I am, of course, not going to name specific reserves I had these encounters on, but they were both in the south east.

Arguably, I am on slightly sticky ground for my first gripe. Actually, no, sod it - I'm not!
It was with an RSPB member of staff. I'd turned in to the main reserve and on the drive along the gravel track I stopped my car so I could get out, walk along one of the marked footpaths, so I could check an area where lizards and reptiles can often be found. As I walked back to my car, just about to get in, a member of staff pulled up and said I wasn't allowed to stop there and wasn't allowed to walk in reverse along the nature trail!
I was polite and apologetic and pointed out that I was neither blocking the very wide trackway, was on an established trail, and there were no signs saying I could not do either of the things she mentioned.
It wasn't the points she was making that I object to (foundless though I think they were - can't walk in the reverse direction down the trail for God's sake!). What REALLY grated me, and I bit my tongue at the time, was the officious and pompous tone to her voice.

The second unfortunate encounter was on a completely different nature reserve (not an RSPB one I hasten to add).
Whilst walking around I saw a small group of people looking across an estuary and as I got to them I asked what it was they had spotted. All innocent and friendly enough. One of the group even said I could look through his scope to have a look. Very kind and generous.
Then one of the group asked me, 'what are you using?' I didn't really want to have that kind of conversation so I said, 'just a pair of binoculars'. They were hanging around my neck as anyone could see.
No, he was only interested in what brand they were and how much they cost. He even leaned over to look, tilting my binoculars so he could see what make they were. I didn't feel my space was being invaded and he was affable and gentle enough about it.
But then the whole group decided to have a conversation about what binoculars/scopes people were using and how much they cost and what's best.
What a bunch of tits.
What they were looking at was NEVER even mentioned, least of all what they were there for.
I tried to change the conversation, which is how I found out they were a group from the local RSPB on a day outing.
What a sodding embarrassment they were. To themselves, to the RSPB and to nature enthusiasts.
If that's the kind of conversations they have when in groups then I am pleased that I always make my outdoors trips solo adventures. It saddens me that people with the same interests as me are socially inept fools.

I love the RSPB and the work they do, but their staff and members really are a poor advertisement.
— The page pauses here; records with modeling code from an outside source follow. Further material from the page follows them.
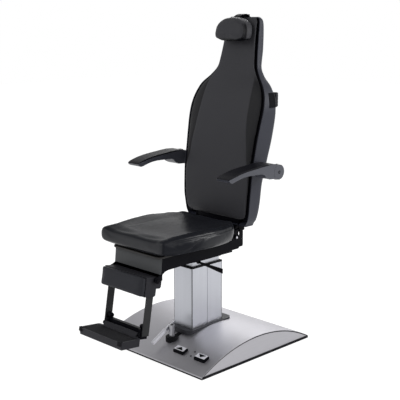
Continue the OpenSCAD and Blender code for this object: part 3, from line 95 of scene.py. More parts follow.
class ChairSizes(bpy.types.PropertyGroup):
    """Sizes of the upholstery and of the rounded edges."""

    seat_mesh: length("Seat mesh", "Size of one face of the seat cushion before it is subdivided", 0.005)
    seat_swell: length("Seat swell", "Furthest that the seat cushion swells under pressure", 0.004)
    back_mesh: length("Back mesh", "Size of one face of the back cushion before it is subdivided", 0.0055)
    back_swell: length("Back swell", "Furthest that the back cushion swells under pressure", 0.006)
    pad_mesh: length("Pad mesh", "Size of one face of the small pads before they are subdivided", 0.004)
    pad_swell: length("Pad swell", "Furthest that a small pad swells under pressure", 0.004)
    seam_depth: length("Seam depth", "Depth of the sewn lines of the cushions", 0.0022)
    seam_width: length("Seam width", "Half width of the sewn lines of the cushions", 0.005)
    shell_lip: length("Shell lip", "Radius of the rounded rim of the back shell", 0.002)
    arm_round: length("Armrest edge", "Radius of the rounded edges of the armrests", 0.006)


class ChairColours(bpy.types.PropertyGroup):
    """Colours of the chair's materials."""

    seat_vinyl: colour("Seat vinyl", "Semi-gloss black of the seat cushion", (0.014, 0.015, 0.019))
    back_vinyl: colour("Back vinyl", "Matte black of the back and the head cushion", (0.047, 0.047, 0.053))
    # Painted shade: the darker vinyl of the back's side facets stands in for the shade that falls on them
    wing_shade_vinyl: colour("Wing vinyl", "Darker vinyl beside the back's middle panel", (0.016, 0.016, 0.018))
    leg_vinyl: colour("Leg rest vinyl", "Matte black of the leg rest's pad", (0.027, 0.028, 0.034))
    shell: colour("Back shell", "Slate of the moulded shell", (0.026, 0.028, 0.041))
    armrest: colour("Armrest", "Grey of the moulded armrests", (0.058, 0.061, 0.078))
    arm_pad: colour("Arm pad", "Black of the pads on the armrests", (0.006, 0.006, 0.009))
    frame_paint: colour("Frame paint", "Black powder coat of the seat frame", (0.004, 0.004, 0.006))
    apron_paint: colour("Apron paint", "Dark grey coat of the apron", (0.084, 0.087, 0.091))
    charcoal: colour("Charcoal plastic", "Leg rest housing and footplate", (0.026, 0.026, 0.031))
    black_plastic: colour("Black plastic", "Switch housings, knobs and trim", (0.003, 0.003, 0.005))
    rubber: colour("Rubber", "Rings, wiper and mat", (0.008, 0.008, 0.010))
    steel: colour("Brushed steel", "Sheet of the base", (0.41, 0.405, 0.43))
    bright: colour("Bright steel", "Post, pedal, shafts and screws", (0.62, 0.62, 0.66))
    aluminium: colour("Anodised aluminium", "Column tubes", (0.50, 0.51, 0.55))
    silver: colour("Silver plastic", "Foot buttons and the lock's sleeve", (0.78, 0.78, 0.84))
    nylon: colour("Nylon", "Glide pads", (0.7, 0.7, 0.64))
    wood: colour("Stained plywood", "Boards under the upholstery", (0.012, 0.010, 0.009))


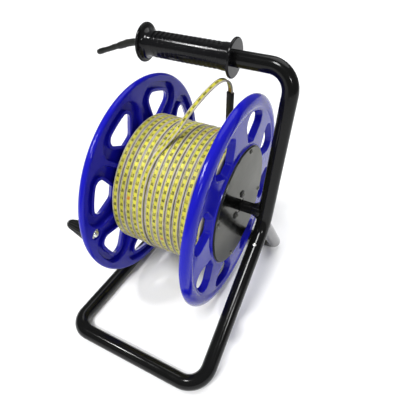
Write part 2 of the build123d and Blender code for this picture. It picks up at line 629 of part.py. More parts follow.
# the free end stands in a vertical plane turned from the turns; distance along it, height
LEAD_START = Vector(-11.3, -35.8, 0)
LEAD_AZIMUTH = 57.0
lead_profile = [(0, 256.2), (13, 268), (35, 293.5), (58, 313.5), (76, 323.5), (89.2, 317), (90, 303.5)]
lead_dir = Vector(cos(radians(LEAD_AZIMUTH)), sin(radians(LEAD_AZIMUTH)), 0)
lead_side = lead_dir.cross(Vector(0, 0, 1))
lead_route = [LEAD_START + lead_dir * s + Vector(0, 0, z) for s, z in lead_profile]


def bend_radii(route):
    """Largest arc at each corner that leaves room for its neighbours."""
    radii = []
    for before, corner, after in zip(route, route[1:], route[2:]):
        run_in, run_out = corner - before, after - corner
        half_turn = radians(run_in.get_angle(run_out) / 2)
        radii.append(0.45 * min(run_in.length, run_out.length) / tan(half_turn))
    return radii


lead_radii = bend_radii(lead_route)
print("tape lead bend radii", [round(radius, 1) for radius in lead_radii])
with BuildPart() as tape_lead:
    with BuildLine() as lead_line:
        FilletPolyline(*lead_route, radius=lead_radii)
    with BuildSketch(Plane(origin=lead_route[0], x_dir=lead_side, z_dir=lead_line.line % 0)):
        Rectangle(TAPE_W, TAPE_T)
    sweep()
tape_lead.part.label = "tape_lead"
export_step(tape_lead.part, "parts/tape_lead.step")
lead_length = lead_line.wire().length
print("tape lead length", round(lead_length, 1))
print("volume", round(tape_lead.part.volume), "section x length", round(TAPE_W * TAPE_T * lead_length))

sleeve_foot = LEAD_START + lead_dir * 91.3 + Vector(0, 0, 259.0)
sleeve_dir = (sleeve_foot - lead_route[-1]).normalized()
SLEEVE_TOP = Plane(origin=lead_route[-1] + sleeve_dir * WELD_GAP, x_dir=lead_side, z_dir=sleeve_dir)
sleeve_length = (sleeve_foot - lead_route[-1]).length
with BuildPart() as tape_sleeve:
    with BuildSketch(SLEEVE_TOP):
        RectangleRounded(SLEEVE_W, SLEEVE_T, SLEEVE_T / 2 - 0.4)
    extrude(amount=sleeve_length)
    chamfer(tape_sleeve.faces().sort_by(Axis.Z)[-1].edges(), 0.5)
tape_sleeve.part.label = "tape_sleeve"
export_step(tape_sleeve.part, "parts/tape_sleeve.step")

SLEEVE_FOOT = SLEEVE_TOP.offset(sleeve_length + WELD_GAP)
with BuildPart() as tape_end_fitting:
    with BuildSketch(SLEEVE_FOOT):
        with Locations((0, 2.0)):
            RectangleRounded(8.0, 10.0, 2.0)
    extrude(amount=2.6)
    fillet(tape_end_fitting.faces().sort_by(Axis.Z)[0].edges(), 0.8)
tape_end_fitting.part.label = "tape_end_fitting"
export_step(tape_end_fitting.part, "parts/tape_end_fitting.step")
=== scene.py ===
"""Looks of the portable tape reel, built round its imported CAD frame."""

import json
import math

import bpy
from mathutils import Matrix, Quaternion, Vector, noise


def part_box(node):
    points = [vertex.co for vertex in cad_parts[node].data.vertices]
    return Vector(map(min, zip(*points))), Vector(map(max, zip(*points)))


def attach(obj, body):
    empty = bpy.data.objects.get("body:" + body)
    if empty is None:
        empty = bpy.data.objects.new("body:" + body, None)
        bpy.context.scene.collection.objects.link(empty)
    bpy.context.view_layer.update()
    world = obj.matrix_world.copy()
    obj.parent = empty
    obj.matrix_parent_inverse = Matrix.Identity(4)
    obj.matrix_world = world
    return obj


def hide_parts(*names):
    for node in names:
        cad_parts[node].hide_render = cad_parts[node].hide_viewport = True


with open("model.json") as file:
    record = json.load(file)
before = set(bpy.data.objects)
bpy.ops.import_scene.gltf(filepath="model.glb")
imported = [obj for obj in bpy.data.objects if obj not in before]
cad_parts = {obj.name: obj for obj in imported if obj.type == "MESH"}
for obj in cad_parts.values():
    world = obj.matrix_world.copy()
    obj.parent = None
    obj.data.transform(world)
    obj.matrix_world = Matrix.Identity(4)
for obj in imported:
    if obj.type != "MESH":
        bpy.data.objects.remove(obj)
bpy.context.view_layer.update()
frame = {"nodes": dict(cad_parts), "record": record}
MM = 0.001

# ---- places taken from the frame ----------------------------------------------
JOINTS = {joint["name"]: joint for joint in frame["record"]["behaviour"]["joints"]}
AXLE_Z = JOINTS["reel_spin"]["pos_m"][2]
WIND_LOW, WIND_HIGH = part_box("tape_winding")
CORE_LOW, CORE_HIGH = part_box("drum_core")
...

Get a grip.

Sorry for the rant, but it's been annoying me for the past few days now. That's it, it's now gone!

Simon Wates

Well-known member
Lighten up my friend, there will always be something to get your gripe if you are taking some things too seriously. The ability to let go is an investment for you, keep it up, you'll see ;)


When the opposite happens & you get treated really well will you post on here to say so? I doubt it.

John Cantelo

Well-known member
I think your first gripe may have some substance but the second ..... really? Is that it? Birders have always been curious about optics and by your own account, it seems that if anyone was being a bit stuffy it was yourself. When all said and done they were being friendly and offering you a look through a 'scope and your response somewhat ungracious in the circumstances. Lighten up as Simon suggests.

Andy Adcock

Well-known member
Following the second point, I thought it was going to finish with you being brutalised and robbed by a group of middle aged birders, what a let down.